Why do we create memorials, and why do they resonate?
Historian Thomas W. Laqueur posed these questions on a Tuesday in early October to students in Professor Natasha Staller’s class “Witches, Vampires and Other Monsters.” The upper-level art history course explores cultural connotations of “the monstrous” and how people imagine evil.
Staller invited Laqueur to her class as part of the Phi Beta Kappa Society’s Visiting Scholars Program, in which undergraduates meet and exchange ideas with scholars in the arts and humanities. Laqueur, who specializes in the cultural history of the body, led a discussion with students about Holocaust memorials and the AIDS Memorial Quilt—and, more generally, about how and why the living remember and honor the dead.
In preparation, Staller’s students watched Common Threads: Stories from the Quilt, a 1989 documentary about the AIDS quilt. They also read Laqueur’s review of the 1996 book French Children of the Holocaust: A Memorial, edited by Serge Klarsfeld.
The class conversation on Oct. 3 explored both the vilification and the memorialization of Jews who died in the Holocaust and people who died of AIDS in the 1980s. “Like the witches we studied earlier,” Staller says, “they were despised and demonized by many in society, who believed they deserved every punishment and a hideous death.”
Laqueur suggested that memorials like the quilt, with its 48,000 panels commemorating people who died of AIDS, can change historical narratives: those who died were able to increase awareness of “a terrible disease that no one was really paying attention to at the time.”

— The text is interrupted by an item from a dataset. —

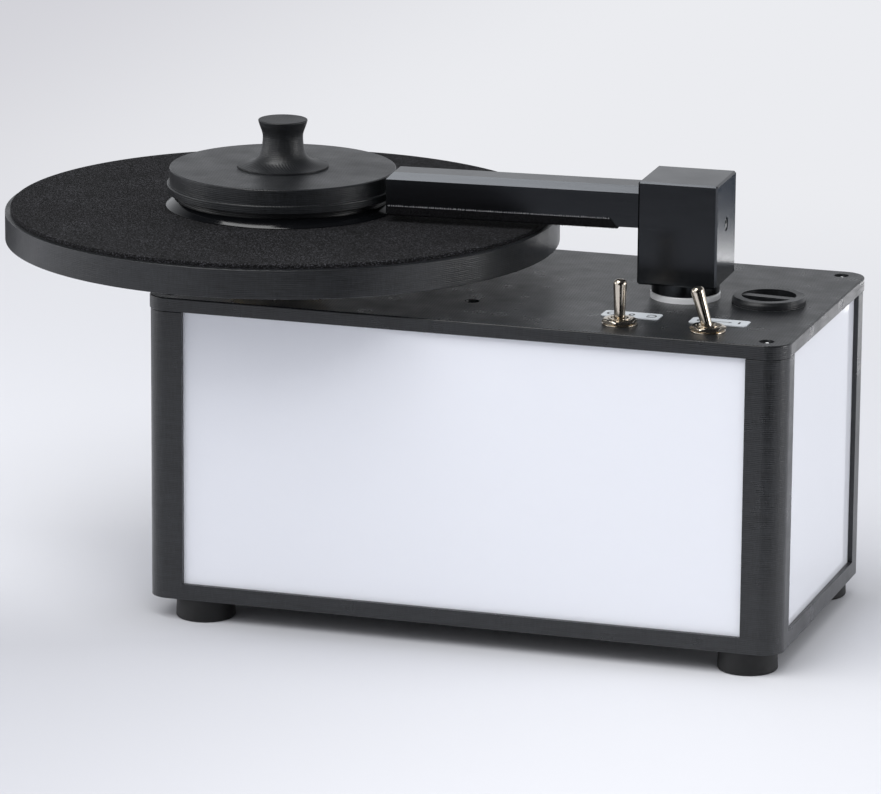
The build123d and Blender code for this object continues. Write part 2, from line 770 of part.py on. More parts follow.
with BuildPart() as arm_bar:
    with BuildSketch(across(arm_frame, bar_start)):
        with BuildLine():
            Polyline(*arm_section, close=True)
        make_face()
    extrude(amount=arm_reach - bar_start)
    tip_face = arm_bar.faces().sort_by(arm_frame.location.x_axis)[-1]
    chamfer(tip_face.edges().sort_by(Axis.Z)[-1], arm_chamfer)
    with BuildSketch(across(arm_frame, bar_start)):
        with Locations((0, duct_z)):
            Circle(duct_diameter / 2)
    extrude(amount=arm_reach - bar_start, mode=Mode.SUBTRACT)
    with BuildSketch(arm_frame.offset(arm_z)):
        with Locations(((velvet_start + arm_reach - arm_tenon) / 2, 0)):
            Rectangle(arm_reach - arm_tenon - velvet_start, slot_width)
    extrude(amount=arm_height / 2, mode=Mode.SUBTRACT)
keep(arm_bar.part, "arm_bar")

with BuildPart() as arm_end_plug:
    with BuildSketch(across(arm_frame, arm_reach - arm_tenon)):
        with Locations((0, duct_z)):
            Circle(duct_diameter / 2)
    extrude(amount=arm_tenon - fit_gap)
keep(arm_end_plug.part, "arm_end_plug")

velvet_end = arm_reach - velvet_end_inset
skirt_top = arm_z + velvet_skirt - velvet_thickness
for name, side in (("velvet_front", 1), ("velvet_rear", -1)):
    with BuildPart() as velvet:
        with BuildSketch(across(arm_frame, velvet_start)):
            with BuildLine():
                Polyline(
                    (side * slot_width / 2, arm_z),
                    (side * arm_width / 2, arm_z),
                    (side * arm_width / 2, skirt_top),
                    (side * (arm_width / 2 + velvet_thickness), skirt_top),
                    (side * (arm_width / 2 + velvet_thickness), arm_z - velvet_thickness),
                    (side * slot_width / 2, arm_z - velvet_thickness),
                    close=True,
                )
            make_face()
        extrude(amount=velvet_end - velvet_start)
    keep(velvet.part, name)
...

One student wondered aloud to her classmates about the intention behind memorials, asking, “Are they for families and descendants, or a way to remember and not repeat history?”
Another spoke of the ways in which memorials feature people’s names. “I once saw a memorial where families were grouped together, which gave immense context to understanding the significance of these deaths,” he said, “whereas a memorial of seemingly endless names feels more about the totality.”
The day after the class, Laqueur expanded on his ideas in a public lecture. He said caring for and remembering the dead can help us feel closer to them. Paraphrasing art critic Dave Hickey, he compared the notion of feeling close to the dead to watching a magician perform:
“If what magicians did were in fact real, we would lose interest,” Laqueur said. “We take pleasure in seeing the impossible appear possible, and the invisible appear visible.” Feeling closer to those who’ve died, he said, “is magic we can believe in.”